There is a quiet that falls over my little piece of the South Keys neighborhood at lunch time. All the daycare ladies have taken their yelling at the children inside, and there’s no lawn mowing, no hammering or paving or sawing or any of the other noise making that people seem bent to do for the benefit of themselves and to the detriment of everyone else within earshot.

It’s a great time to fire up the barbecue, throw one of my favorite burgers on there, and stand on the deck, taking it all in for a few. Then, after lunch, a blog post. Why not?

  • Creepy, crusty, crumbling. What is it about abandoned amusement parks? I guess anything that was just left as-is, as though it was never even important in the first place, seems remarkable to me. Add to this the effects of time, and I think we have a pretty neat place to look inside.
  • Speaking of abandonment, this discussion on Ask Metafilter is pretty interesting: Should we try to reply to all Facebook posts? I’ve worked on a couple of social marketing projects where the entities in question have struggled with what it is they’re trying to do on Facebook or Twitter, knowing that they “should” have a presence but failing at actually getting beyond the we-have-one-but-now-what phase. Free advice: yes, reply to every post, and if your company haven’t posted something – anything – in a week or more, you’re doing it wrong, no matter the circumstance.
  • The long autumn of Roger Federer. The only thing I miss about having cable television service is live sports. My hockey needs are more or less covered by the grey-market streams one can find online, but the leisure of flipping on a sports network to catch some tennis or soccer at non-peak hours is not easily replaced, and I haven’t seen a live match in ages. Then again, I’ve always held that a habit of watching TV in the morning is a strong indicator that your life is pretty fucked, so I know I’m better off without. (See also: TV Raises Risk of Health Problems, Early Death. Who wants a free month of Rogers Cable? Anyone?)
  • What photo sharing app should you use? My tweeps know I’m an occasional picplz user, and yeah, I’m totally a thirty-something drunken Android user. Typecast again!

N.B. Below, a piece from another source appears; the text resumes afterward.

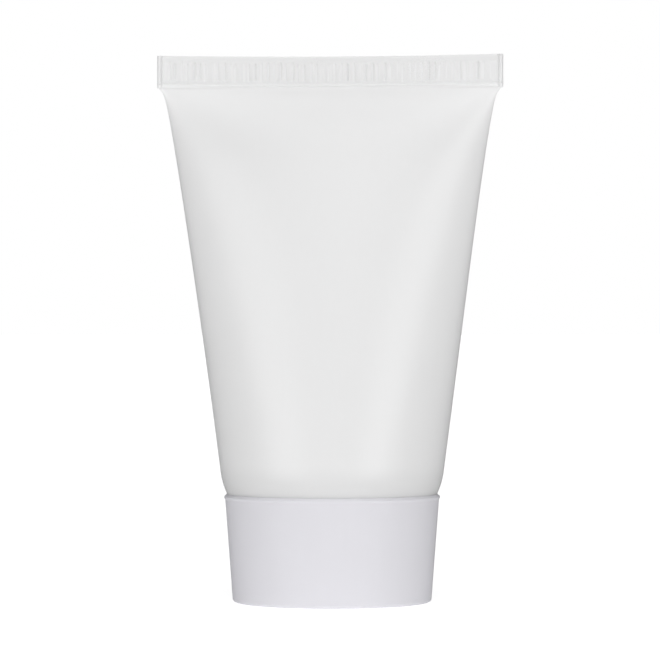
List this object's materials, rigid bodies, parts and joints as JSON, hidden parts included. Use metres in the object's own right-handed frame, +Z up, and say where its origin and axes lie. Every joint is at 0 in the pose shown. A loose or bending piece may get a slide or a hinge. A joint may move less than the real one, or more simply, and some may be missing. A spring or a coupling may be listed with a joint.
{
  "type": "shaving cream tube",
  "caption": "Squeeze tube with a flat ribbed crimp at the tail, standing on a tapered screw cap; the tube unscrews and lifts off the cap.",
  "frame": {"origin": "centre of the cap's standing face, on the tube's axis", "axes": "+Z up the tube from the cap to the crimped tail, X along the width of the crimp, Y through the depth of the tube, front towards -Y"},
  "size_m": [0.0548, 0.0348, 0.0865],
  "materials": {
    "cap_plastic": "pale cool grey polypropylene, fine satin",
    "liner_foam": "off-white expanded polyethylene, matte",
    "seal_foil": "bright rolled foil with fine creases",
    "head_plastic": "natural white polyethylene, as moulded",
    "sleeve_plastic": "white extruded polyethylene sleeve with a soft lacquer sheen",
    "cream": "dense white cream, moist sheen"
  },
  "bodies": {
    "cap": {"cap_shell": "cap_plastic"},
    "liner": {"cap_liner": "liner_foam"},
    "tube": {"foil_seal": "seal_foil", "tube_head": "head_plastic", "tube_sleeve": "sleeve_plastic", "shaving_cream": "cream"}
  },
  "joints": [
    {"name": "tube_turn", "type": "hinge", "parent": "cap", "child": "liner", "pos_m": [0, 0, 0.003], "axis": [0, 0, 1], "range_deg": [0, 1800]},
    {"name": "tube_lift", "type": "slide", "parent": "liner", "child": "tube", "axis": [0, 0, 1], "range_m": [0, 0.015]}
  ],
  "couplings": [
    {"joint": "tube_lift", "follows": "tube_turn", "m_per_rad": 0.00047746}
  ]
}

Lunch finished, now I’m looking ahead to dinner. Sandra’s lemon onion chicken: one medium onion thinly sliced, a large clove of garlic, juice of two lemons, one tablespoon of grated lemon zest, a half-cup of olive oil, half-teaspoon of thyme, one teaspoon each of dried basil and salt, pepper to taste, and let’s say three chicken breasts. Mix, marinate in the fridge for a while, then grill. Thanks Sandra!